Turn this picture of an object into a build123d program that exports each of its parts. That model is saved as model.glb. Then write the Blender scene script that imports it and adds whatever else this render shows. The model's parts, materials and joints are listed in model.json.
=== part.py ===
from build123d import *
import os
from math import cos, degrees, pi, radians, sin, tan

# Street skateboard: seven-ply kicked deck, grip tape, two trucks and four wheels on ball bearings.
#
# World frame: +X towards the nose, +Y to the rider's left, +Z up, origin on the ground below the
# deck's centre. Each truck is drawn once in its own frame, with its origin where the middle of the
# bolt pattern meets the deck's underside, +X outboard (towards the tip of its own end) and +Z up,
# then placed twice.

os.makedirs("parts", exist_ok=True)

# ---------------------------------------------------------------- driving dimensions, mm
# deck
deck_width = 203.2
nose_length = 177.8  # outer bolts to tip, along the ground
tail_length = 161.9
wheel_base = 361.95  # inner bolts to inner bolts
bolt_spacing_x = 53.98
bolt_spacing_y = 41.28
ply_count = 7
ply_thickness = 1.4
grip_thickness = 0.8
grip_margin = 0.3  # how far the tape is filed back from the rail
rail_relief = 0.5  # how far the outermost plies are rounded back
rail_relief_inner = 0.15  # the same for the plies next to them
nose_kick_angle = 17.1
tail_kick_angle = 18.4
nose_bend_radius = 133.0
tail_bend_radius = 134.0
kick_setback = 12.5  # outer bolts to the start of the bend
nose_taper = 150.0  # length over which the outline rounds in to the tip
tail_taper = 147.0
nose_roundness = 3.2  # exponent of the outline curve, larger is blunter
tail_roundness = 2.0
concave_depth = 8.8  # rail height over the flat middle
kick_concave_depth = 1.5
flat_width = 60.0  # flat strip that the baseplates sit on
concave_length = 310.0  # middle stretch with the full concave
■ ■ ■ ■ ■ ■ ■
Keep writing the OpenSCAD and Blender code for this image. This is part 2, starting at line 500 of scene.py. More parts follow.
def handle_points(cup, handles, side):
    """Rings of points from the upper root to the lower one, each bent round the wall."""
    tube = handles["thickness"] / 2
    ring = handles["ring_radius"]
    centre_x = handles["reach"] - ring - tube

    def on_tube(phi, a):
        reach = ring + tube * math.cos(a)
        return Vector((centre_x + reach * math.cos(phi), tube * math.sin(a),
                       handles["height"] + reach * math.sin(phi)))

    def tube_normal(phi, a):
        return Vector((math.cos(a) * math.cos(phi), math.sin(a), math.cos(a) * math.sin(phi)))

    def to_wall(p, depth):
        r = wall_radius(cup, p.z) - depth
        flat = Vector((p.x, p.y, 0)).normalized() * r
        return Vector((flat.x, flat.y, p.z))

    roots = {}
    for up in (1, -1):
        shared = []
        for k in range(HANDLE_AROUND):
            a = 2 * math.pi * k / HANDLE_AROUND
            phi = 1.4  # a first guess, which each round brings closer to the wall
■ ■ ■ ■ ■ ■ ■
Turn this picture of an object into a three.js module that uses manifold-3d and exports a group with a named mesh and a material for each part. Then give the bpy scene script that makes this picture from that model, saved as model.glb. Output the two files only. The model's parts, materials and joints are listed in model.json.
■ ■ ■ ■ ■ ■ ■
Request: Copy out precisely the lines that begin at the line containing "Turn this picture of an object into a build123d" and end at the line containing "from math import", including both; write nothing else.

Exercise answer:
Turn this picture of an object into a build123d program that exports each of its parts. That model is saved as model.glb. Then write the Blender scene script that imports it and adds whatever else this render shows. The model's parts, materials and joints are listed in model.json.
=== part.py ===
from build123d import *
import os
from math import cos, degrees, pi, radians, sin, tan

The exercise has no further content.